Courtney: Everywhere we go in America, we're bombarded with material that says debt is good, debt is good, debt is good. On every advertisement, spend, spend, spend. And we spend till we become consumed. And everybody wants to be consumers, as opposed to savers. And I think that's one of the key attributes that we need to re-iterate consistently to this generation, to save for whatever it is that you want and earn your money, start a business. Because when you start a business, not only are you creating one job, you could be creating 10 jobs, 100 jobs 20,000 jobs when you create a business.
This coming week, on Marketplace and the Marketplace Morning Report, our Wealth and Poverty desk takes a look at what economic mobility looks like in South Los Angeles.
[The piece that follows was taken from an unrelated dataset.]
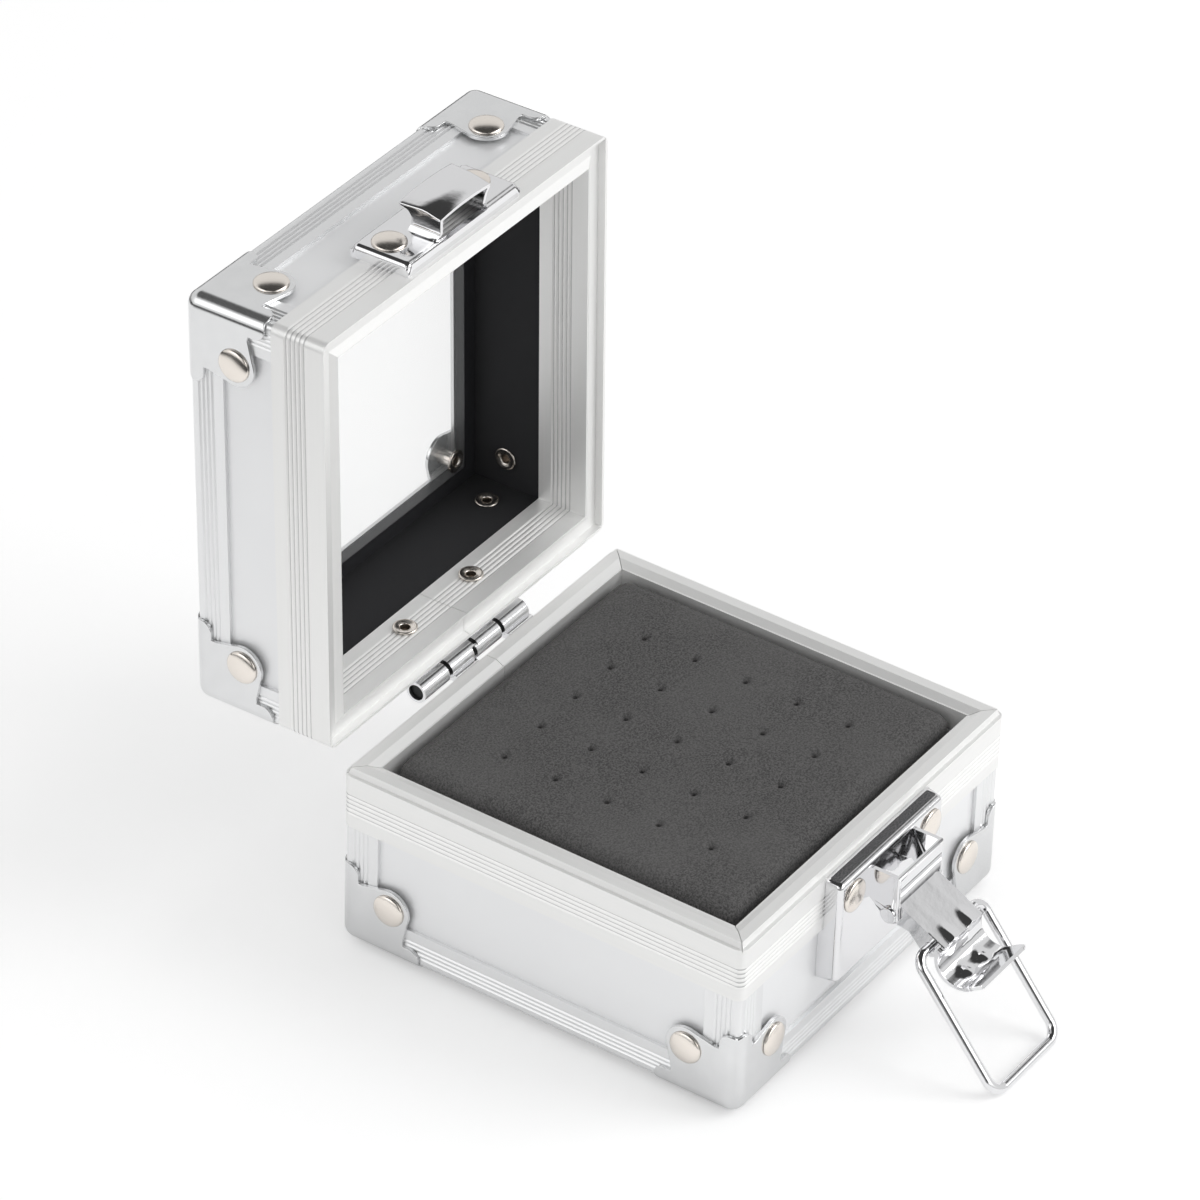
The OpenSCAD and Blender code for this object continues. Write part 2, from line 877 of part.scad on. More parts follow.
module latch_plate() {
    top = rim_z - plate_drop;
    bottom = top - plate_h;
    color(CHROME)
        difference() {
            union() {
                translate([-plate_w / 2, front_y - plate_out, bottom])
                    cube([plate_w, plate_out, plate_h]);
                translate([-plate_w / 2, front_y - plate_out, bottom])
                    cube([plate_w, plate_out + band_t, rim_z - band_h - 0.2 - bottom]);
            }
            translate([-plate_w / 2 + latch_t, front_y - plate_out + latch_t, bottom + latch_t])
                cube([plate_w - 2 * latch_t, plate_out + band_t, plate_h - 2 * latch_t]);
            on_base()
                front_rivet_holes(latch_rivet_span, latch_rivet_drop, plate_out);
        }
}

module latch_bracket() {
    plate_face = pivot_out - plate_out;
    front_face = -(bracket_out - pivot_out);
    top = pivot_drop - bracket_drop;
    color(CHROME)
        at_pivot()
            difference() {
                intersection() {
                    translate([-bracket_w / 2, front_face, -ear_r])
                        cube([bracket_w, plate_face - front_face, top + ear_r]);
                    along_x(bracket_w)
                        union() {
                            polygon([
                                [plate_face, top], [front_face, top], [front_face, 0],
                                [0, -ear_r], [plate_face, ear_r]
                            ]);
                            circle(r = ear_r);
                        }
                }
                translate([-bracket_w / 2 + latch_t, front_face + latch_t, -2 * ear_r])
                    cube([bracket_w - 2 * latch_t, plate_face - front_face, top + 4 * ear_r]);
                translate([-bracket_w / 2 + latch_t, front_face - latch_t, -2 * ear_r])
                    cube([bracket_w - 2 * latch_t, 3 * latch_t, front_wall_gap + 2 * ear_r]);
                rotate([0, 90, 0])
                    cylinder(r = lever_pin_r + pivot_clear, h = 2 * bracket_w, center = true);
            }
}

module latch_rivets() {
    color(NICKEL)
        on_base()
            front_rivets(latch_rivet_span, latch_rivet_drop, plate_out);
}

module lever_pin() {
    color(CHROME)
        at_pivot()
            rotate([0, 90, 0]) {
                cylinder(r = lever_pin_r, h = bracket_w + 0.1, center = true);
                for (s = [-1, 1])
                    translate([0, 0, s * (bracket_w + lever_pin_head_t) / 2])
                        cylinder(r = lever_pin_head_r, h = lever_pin_head_t, center = true);
            }
}

// Lever, drawn shut: its length runs down -Z from the pivot and its face is at -Y

SCOOP_START = 180;
SCOOP_END = 330;
lever_corner = latch_t / 2;
root_up = 0.8;
knee = [lever_face - latch_t / 2, lever_flat];

// Centre line of the scoop's sheet as [outward, down], from the knee round to the lip
function scoop_path() = [
    for (a = [SCOOP_START : 10 : SCOOP_END])
        knee + [scoop_r * sin(a), scoop_r + scoop_r * cos(a)]
];

// Sheet of even thickness along a path of [outward, down] points
module sheet_outline(path, t) {
    n = len(path);
    dirs = [for (i = [0 : n - 1]) path[min(i + 1, n - 1)] - path[max(i - 1, 0)]];
    sides = [for (d = dirs) [-d[1], d[0]] / norm(d) * t / 2];
    outline = concat(
        [for (i = [0 : n - 1]) path[i] + sides[i]],
        [for (i = [n - 1 : -1 : 0]) path[i] - sides[i]]
    );
    polygon([for (p = outline) [-p[0], -p[1]]]);
}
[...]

Mitchell Hartman reports on life in Los Angeles 20 years after the Riots.
Daisy Alvarez: What do I think about money? I think money is that it's not an ordinary piece of paper that you can just rip up into pieces and play with. It's something valuable that you can use to trade for something.
Daniel Cano: What do I think about money. I think money is something that you need to save it, in case of emergency or if something happens.
Jessica Perez: What do I think about money. I think money is paper that could buy you the whole wide world.
That's Daisy Alvarez with Jessica Perez and Daniel Cano. They're students at The John Adams School in Central Los Angeles, and part of the Banking On Our Future program.